Could you write out the opening lines of the data, word for word, stopping after the line that contains "a domed lid."?

> [Raw data]
┏━━

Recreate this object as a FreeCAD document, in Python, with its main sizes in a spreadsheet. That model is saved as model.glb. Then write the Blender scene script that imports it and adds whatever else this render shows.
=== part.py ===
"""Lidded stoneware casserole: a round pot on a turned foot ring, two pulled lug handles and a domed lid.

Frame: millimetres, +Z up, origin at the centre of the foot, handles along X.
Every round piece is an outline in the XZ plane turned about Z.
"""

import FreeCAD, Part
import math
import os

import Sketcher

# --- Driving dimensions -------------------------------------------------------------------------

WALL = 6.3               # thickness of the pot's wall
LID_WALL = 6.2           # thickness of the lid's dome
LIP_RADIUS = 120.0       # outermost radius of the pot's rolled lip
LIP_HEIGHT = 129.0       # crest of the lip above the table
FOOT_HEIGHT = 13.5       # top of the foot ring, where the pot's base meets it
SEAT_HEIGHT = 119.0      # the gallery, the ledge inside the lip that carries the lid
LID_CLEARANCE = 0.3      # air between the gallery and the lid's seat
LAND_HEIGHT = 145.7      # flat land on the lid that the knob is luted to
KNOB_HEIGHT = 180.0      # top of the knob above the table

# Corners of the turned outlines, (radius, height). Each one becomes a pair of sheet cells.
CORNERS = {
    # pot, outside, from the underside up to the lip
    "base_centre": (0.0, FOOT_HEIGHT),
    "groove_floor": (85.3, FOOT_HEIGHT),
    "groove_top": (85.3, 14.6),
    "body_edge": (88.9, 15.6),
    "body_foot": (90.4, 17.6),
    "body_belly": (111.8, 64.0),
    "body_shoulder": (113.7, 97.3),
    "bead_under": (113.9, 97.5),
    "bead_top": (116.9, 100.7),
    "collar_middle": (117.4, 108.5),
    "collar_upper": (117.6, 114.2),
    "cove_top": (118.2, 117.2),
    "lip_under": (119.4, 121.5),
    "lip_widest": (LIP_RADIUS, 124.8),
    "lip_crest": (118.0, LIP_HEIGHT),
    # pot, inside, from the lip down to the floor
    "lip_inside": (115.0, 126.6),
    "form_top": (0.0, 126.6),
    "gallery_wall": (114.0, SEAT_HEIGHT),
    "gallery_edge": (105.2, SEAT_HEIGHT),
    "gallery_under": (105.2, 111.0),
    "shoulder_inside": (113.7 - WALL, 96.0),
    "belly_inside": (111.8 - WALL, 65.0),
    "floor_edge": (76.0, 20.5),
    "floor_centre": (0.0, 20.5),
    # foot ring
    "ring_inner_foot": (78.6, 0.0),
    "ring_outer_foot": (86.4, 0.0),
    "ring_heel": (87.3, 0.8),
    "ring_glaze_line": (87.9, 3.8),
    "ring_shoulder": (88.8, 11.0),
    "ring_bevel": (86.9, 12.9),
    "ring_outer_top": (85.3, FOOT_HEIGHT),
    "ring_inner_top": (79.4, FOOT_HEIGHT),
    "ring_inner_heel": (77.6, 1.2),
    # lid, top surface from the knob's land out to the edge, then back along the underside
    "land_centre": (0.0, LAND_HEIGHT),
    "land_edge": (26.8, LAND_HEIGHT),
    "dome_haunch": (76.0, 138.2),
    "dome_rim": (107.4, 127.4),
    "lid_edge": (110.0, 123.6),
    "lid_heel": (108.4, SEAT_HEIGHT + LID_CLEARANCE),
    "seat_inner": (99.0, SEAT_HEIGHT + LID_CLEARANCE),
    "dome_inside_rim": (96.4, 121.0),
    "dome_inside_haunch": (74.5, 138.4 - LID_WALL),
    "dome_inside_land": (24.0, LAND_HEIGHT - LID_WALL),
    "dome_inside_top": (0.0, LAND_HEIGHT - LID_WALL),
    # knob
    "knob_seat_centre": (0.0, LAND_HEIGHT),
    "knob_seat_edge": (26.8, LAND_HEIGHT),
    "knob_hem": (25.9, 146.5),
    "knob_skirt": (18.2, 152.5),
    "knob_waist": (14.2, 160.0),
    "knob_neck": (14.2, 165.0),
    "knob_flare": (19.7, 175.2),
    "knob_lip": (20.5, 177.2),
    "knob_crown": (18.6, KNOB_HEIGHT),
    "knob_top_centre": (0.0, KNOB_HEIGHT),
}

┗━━

> [Solution to this problem]
Recreate this object as a FreeCAD document, in Python, with its main sizes in a spreadsheet. That model is saved as model.glb. Then write the Blender scene script that imports it and adds whatever else this render shows.
=== part.py ===
"""Lidded stoneware casserole: a round pot on a turned foot ring, two pulled lug handles and a domed lid.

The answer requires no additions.